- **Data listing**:

=====

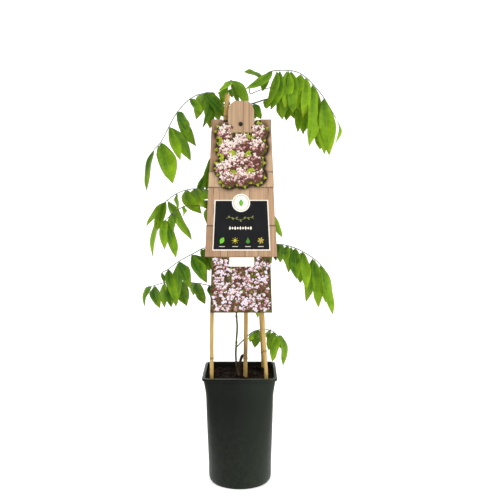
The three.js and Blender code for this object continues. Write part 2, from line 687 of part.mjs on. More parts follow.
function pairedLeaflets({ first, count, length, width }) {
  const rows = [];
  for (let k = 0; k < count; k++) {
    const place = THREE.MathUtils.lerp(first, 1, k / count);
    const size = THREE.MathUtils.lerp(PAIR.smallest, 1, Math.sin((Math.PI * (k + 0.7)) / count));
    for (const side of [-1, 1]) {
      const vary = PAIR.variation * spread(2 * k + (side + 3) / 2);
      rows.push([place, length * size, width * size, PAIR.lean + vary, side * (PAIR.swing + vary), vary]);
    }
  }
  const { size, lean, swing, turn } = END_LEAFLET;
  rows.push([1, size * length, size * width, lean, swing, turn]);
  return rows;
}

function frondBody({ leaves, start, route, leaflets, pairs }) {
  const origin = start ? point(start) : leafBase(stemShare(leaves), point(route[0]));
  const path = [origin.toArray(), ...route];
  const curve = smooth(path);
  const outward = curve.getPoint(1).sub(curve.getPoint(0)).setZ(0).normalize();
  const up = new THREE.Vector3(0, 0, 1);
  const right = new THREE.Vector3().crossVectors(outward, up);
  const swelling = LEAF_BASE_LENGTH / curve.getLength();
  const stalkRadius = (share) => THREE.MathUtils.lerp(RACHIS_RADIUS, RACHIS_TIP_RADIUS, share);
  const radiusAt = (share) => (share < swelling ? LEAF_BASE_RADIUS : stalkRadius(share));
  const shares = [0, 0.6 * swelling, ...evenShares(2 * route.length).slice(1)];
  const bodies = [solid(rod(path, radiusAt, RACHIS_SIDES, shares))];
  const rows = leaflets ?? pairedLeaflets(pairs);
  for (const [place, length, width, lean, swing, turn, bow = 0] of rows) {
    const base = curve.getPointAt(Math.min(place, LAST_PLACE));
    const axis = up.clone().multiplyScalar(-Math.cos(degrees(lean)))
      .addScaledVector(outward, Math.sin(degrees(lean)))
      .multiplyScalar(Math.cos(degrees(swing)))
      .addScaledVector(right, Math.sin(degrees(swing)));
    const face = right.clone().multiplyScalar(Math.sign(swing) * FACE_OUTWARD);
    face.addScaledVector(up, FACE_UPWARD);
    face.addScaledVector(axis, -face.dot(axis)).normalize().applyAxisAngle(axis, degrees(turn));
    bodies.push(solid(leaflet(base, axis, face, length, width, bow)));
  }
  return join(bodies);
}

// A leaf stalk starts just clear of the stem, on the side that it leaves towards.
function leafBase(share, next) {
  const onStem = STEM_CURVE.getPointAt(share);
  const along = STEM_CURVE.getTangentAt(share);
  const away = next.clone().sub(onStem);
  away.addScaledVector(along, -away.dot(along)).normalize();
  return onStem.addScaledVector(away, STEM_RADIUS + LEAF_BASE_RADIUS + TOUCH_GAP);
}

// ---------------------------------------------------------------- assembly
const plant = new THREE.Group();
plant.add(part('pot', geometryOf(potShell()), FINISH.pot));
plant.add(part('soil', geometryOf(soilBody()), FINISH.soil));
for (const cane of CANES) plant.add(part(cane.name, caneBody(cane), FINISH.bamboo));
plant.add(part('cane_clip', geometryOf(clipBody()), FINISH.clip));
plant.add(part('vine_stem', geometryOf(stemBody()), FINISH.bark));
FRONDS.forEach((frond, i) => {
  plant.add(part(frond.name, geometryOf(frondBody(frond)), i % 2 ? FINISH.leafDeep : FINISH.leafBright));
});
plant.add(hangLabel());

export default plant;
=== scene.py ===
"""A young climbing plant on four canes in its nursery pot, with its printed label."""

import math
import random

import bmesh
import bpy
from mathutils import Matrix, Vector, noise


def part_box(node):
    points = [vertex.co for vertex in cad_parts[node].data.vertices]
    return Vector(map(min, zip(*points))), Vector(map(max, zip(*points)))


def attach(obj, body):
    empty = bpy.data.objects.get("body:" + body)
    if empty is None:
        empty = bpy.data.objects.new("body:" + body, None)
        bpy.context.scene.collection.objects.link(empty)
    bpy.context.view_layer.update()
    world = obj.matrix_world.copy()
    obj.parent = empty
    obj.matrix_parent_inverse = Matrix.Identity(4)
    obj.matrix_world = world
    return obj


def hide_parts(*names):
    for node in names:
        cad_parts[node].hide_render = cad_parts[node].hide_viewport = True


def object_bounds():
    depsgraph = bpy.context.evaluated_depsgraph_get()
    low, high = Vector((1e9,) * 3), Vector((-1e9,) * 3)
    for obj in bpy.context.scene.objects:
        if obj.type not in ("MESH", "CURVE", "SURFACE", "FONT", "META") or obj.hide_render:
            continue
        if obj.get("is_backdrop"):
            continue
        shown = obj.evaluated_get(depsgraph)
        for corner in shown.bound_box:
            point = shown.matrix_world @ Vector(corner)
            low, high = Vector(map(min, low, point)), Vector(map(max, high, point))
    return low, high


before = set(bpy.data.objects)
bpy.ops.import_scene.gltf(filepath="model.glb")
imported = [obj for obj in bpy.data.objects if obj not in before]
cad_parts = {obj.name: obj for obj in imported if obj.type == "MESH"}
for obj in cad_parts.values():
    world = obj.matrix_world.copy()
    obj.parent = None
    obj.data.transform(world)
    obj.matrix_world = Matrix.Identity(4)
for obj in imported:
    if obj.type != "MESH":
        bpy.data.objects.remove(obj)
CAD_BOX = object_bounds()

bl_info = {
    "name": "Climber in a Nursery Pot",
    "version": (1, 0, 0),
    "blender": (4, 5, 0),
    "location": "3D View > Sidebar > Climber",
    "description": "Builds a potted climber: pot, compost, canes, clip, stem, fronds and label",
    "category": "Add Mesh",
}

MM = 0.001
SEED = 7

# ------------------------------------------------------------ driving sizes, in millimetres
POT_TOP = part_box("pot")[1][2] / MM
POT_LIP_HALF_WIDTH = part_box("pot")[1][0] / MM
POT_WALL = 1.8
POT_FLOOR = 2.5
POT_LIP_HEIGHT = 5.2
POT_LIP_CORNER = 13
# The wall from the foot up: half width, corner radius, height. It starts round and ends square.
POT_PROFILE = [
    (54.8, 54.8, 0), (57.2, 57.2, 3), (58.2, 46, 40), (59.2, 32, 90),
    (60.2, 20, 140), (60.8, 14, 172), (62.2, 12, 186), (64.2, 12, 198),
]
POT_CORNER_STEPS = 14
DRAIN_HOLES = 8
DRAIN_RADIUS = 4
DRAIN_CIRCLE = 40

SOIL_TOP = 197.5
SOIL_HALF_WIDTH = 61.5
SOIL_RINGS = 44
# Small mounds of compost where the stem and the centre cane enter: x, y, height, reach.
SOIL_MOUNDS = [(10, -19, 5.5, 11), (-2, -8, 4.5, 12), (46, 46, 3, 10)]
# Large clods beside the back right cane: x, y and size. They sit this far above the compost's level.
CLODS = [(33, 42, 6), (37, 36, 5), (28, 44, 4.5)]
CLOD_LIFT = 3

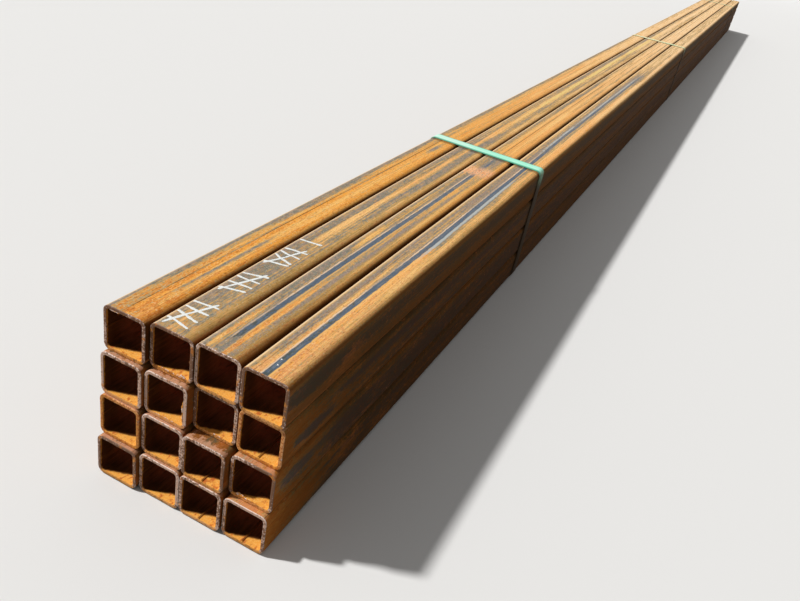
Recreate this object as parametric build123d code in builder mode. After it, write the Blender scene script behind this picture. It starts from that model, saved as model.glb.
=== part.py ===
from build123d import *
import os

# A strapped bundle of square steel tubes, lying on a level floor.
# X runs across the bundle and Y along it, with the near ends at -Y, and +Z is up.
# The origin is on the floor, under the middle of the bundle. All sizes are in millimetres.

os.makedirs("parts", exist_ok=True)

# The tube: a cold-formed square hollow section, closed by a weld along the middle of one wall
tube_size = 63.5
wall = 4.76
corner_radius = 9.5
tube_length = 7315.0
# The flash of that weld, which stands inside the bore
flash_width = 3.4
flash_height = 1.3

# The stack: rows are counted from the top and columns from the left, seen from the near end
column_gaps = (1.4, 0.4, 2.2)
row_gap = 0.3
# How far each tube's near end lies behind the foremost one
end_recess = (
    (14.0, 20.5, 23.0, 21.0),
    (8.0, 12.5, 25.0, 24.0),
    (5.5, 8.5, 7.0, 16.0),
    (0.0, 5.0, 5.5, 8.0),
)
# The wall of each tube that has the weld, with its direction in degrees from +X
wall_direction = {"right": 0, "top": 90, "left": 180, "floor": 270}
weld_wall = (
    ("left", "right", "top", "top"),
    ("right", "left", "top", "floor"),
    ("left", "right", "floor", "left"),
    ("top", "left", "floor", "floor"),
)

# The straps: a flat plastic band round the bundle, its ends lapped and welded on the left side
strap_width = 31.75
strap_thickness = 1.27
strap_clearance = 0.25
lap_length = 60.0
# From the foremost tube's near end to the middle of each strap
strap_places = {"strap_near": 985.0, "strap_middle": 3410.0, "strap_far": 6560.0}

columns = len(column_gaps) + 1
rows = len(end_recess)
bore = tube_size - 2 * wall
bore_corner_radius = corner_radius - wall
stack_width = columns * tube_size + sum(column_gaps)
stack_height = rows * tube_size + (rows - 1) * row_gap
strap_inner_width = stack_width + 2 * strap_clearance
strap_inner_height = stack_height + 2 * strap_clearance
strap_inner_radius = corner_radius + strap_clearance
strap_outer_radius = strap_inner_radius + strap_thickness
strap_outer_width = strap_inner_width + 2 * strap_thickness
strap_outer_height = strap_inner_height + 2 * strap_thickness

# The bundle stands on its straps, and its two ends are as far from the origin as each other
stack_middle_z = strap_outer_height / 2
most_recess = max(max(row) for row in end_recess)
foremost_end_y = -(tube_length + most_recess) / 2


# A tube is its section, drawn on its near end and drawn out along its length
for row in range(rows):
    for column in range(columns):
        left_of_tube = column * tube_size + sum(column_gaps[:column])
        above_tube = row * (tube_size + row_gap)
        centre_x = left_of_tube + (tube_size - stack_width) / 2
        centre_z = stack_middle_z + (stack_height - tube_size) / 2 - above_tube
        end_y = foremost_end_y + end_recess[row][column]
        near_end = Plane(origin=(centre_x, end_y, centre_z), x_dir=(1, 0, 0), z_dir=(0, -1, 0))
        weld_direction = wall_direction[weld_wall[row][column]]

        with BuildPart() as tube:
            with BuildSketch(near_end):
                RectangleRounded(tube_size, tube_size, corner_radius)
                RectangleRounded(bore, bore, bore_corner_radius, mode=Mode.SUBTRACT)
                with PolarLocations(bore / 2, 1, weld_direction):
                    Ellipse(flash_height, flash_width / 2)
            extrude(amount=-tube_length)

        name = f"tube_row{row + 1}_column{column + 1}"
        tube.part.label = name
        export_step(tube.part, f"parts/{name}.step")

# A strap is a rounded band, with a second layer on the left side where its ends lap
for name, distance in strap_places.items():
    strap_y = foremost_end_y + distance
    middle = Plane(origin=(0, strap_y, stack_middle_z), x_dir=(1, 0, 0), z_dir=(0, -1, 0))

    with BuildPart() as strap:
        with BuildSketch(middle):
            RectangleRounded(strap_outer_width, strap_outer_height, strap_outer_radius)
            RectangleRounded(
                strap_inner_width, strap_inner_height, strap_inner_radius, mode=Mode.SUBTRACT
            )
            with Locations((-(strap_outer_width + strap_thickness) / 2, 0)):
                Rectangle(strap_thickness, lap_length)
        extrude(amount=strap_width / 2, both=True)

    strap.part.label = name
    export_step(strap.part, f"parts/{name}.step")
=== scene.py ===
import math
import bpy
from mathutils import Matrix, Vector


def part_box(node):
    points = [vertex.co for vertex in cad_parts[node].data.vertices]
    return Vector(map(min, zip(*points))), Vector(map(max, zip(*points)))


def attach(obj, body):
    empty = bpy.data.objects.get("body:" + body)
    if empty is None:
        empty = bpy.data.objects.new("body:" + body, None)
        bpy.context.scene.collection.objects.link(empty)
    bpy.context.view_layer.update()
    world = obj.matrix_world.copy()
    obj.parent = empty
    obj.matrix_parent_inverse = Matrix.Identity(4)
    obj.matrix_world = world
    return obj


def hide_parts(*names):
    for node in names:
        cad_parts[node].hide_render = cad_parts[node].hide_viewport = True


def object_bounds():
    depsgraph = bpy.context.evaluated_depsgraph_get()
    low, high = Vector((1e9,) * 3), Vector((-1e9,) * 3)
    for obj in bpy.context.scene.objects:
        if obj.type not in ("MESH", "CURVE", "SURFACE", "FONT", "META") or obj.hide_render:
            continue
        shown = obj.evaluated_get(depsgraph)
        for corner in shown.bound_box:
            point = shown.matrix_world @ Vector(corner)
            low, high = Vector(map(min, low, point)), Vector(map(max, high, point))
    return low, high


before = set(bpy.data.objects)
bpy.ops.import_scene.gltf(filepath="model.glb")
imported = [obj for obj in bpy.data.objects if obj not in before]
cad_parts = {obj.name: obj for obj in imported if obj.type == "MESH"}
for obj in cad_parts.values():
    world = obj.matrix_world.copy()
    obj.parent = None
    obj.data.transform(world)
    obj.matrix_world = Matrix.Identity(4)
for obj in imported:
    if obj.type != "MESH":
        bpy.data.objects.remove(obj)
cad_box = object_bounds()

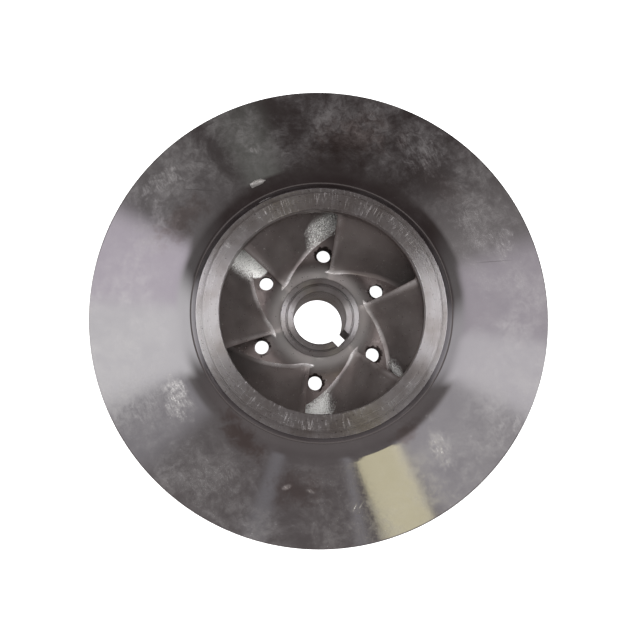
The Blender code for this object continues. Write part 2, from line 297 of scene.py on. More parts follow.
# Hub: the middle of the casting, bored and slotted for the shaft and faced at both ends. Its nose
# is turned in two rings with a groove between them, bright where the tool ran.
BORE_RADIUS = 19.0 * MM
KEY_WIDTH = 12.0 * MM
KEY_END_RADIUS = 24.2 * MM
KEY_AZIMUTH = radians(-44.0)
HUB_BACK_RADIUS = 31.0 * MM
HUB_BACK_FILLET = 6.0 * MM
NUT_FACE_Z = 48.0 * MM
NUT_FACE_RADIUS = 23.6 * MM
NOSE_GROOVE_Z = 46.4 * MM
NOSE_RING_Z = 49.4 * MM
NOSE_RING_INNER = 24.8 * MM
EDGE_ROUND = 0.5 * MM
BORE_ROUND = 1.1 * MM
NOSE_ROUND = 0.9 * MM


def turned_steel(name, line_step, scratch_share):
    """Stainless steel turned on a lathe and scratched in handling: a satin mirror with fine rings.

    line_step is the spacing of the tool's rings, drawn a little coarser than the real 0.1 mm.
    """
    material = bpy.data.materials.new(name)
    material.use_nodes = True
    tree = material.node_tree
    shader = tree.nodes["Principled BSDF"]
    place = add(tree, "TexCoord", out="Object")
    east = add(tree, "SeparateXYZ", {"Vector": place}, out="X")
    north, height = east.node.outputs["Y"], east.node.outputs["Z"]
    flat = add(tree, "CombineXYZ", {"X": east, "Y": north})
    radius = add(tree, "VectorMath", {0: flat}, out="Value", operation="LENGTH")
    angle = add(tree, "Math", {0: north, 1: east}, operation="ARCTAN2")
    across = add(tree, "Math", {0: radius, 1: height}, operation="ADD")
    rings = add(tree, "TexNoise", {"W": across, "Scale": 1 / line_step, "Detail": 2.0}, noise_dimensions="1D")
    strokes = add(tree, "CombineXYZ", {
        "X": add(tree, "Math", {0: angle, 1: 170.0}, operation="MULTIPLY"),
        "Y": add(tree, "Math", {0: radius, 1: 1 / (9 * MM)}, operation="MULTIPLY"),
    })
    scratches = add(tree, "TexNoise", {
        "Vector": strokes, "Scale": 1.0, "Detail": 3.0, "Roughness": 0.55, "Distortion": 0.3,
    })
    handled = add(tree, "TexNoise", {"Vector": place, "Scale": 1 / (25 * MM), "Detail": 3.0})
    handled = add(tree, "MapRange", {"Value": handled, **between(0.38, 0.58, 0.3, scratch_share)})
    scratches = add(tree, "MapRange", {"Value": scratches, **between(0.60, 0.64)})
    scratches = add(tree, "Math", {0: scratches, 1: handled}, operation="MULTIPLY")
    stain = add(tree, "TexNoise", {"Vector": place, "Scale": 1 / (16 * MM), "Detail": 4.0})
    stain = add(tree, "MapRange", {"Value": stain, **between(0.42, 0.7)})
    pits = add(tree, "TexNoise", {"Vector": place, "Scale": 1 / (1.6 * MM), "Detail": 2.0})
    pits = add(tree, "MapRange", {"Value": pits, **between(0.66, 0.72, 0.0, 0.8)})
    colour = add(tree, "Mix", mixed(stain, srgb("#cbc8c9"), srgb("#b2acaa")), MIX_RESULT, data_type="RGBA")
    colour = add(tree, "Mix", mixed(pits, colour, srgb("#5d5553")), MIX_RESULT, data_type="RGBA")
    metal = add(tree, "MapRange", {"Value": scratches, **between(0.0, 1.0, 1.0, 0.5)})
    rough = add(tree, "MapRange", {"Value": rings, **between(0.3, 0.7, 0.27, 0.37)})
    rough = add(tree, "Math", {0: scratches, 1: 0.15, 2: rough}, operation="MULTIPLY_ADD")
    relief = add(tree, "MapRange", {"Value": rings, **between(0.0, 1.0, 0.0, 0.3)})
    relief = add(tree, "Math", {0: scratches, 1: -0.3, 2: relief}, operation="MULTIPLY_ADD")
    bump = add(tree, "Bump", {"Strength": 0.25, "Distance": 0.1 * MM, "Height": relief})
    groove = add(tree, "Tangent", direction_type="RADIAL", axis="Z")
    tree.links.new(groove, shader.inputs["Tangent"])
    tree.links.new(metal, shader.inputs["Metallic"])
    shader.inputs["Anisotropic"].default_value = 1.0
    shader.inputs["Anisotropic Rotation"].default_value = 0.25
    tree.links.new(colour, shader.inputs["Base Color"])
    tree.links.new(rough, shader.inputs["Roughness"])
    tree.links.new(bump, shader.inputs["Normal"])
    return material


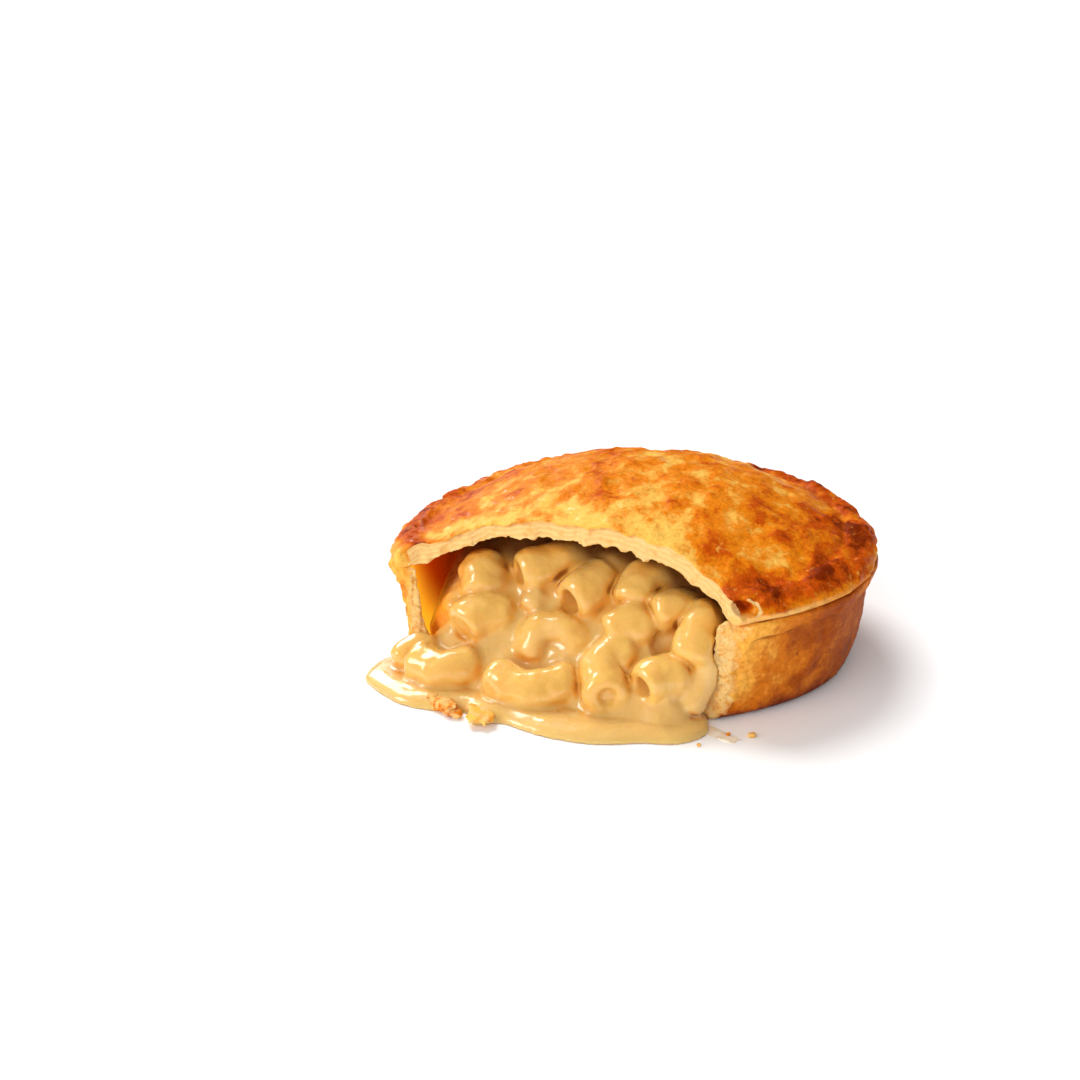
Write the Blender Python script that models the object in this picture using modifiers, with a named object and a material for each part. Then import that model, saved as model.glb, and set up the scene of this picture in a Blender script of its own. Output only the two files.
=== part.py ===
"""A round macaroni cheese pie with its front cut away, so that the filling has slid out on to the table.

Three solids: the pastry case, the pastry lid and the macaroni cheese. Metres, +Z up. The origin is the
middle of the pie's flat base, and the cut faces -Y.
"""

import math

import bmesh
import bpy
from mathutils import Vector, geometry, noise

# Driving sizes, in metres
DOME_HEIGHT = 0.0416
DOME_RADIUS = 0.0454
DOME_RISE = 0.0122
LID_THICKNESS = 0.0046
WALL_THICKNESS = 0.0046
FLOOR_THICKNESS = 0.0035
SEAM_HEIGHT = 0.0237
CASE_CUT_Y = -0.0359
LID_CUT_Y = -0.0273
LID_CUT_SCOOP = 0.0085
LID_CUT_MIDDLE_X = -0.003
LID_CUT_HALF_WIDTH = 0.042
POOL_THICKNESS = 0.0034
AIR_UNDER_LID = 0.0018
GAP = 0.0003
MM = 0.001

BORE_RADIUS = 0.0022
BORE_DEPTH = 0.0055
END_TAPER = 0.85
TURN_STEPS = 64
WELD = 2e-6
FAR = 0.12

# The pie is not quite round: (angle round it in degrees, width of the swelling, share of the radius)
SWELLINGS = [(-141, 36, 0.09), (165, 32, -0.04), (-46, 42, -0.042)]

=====

- **DIRECTIONS**: Start with the line that holds "Recreate this object" and finish with the line that holds "flash_height = 1.3". Transcribe each line in between exactly, and those two as well.

- **RESULT OF THE TASK**:
Recreate this object as parametric build123d code in builder mode. After it, write the Blender scene script behind this picture. It starts from that model, saved as model.glb.
=== part.py ===
from build123d import *
import os

# A strapped bundle of square steel tubes, lying on a level floor.
# X runs across the bundle and Y along it, with the near ends at -Y, and +Z is up.
# The origin is on the floor, under the middle of the bundle. All sizes are in millimetres.

os.makedirs("parts", exist_ok=True)

# The tube: a cold-formed square hollow section, closed by a weld along the middle of one wall
tube_size = 63.5
wall = 4.76
corner_radius = 9.5
tube_length = 7315.0
# The flash of that weld, which stands inside the bore
flash_width = 3.4
flash_height = 1.3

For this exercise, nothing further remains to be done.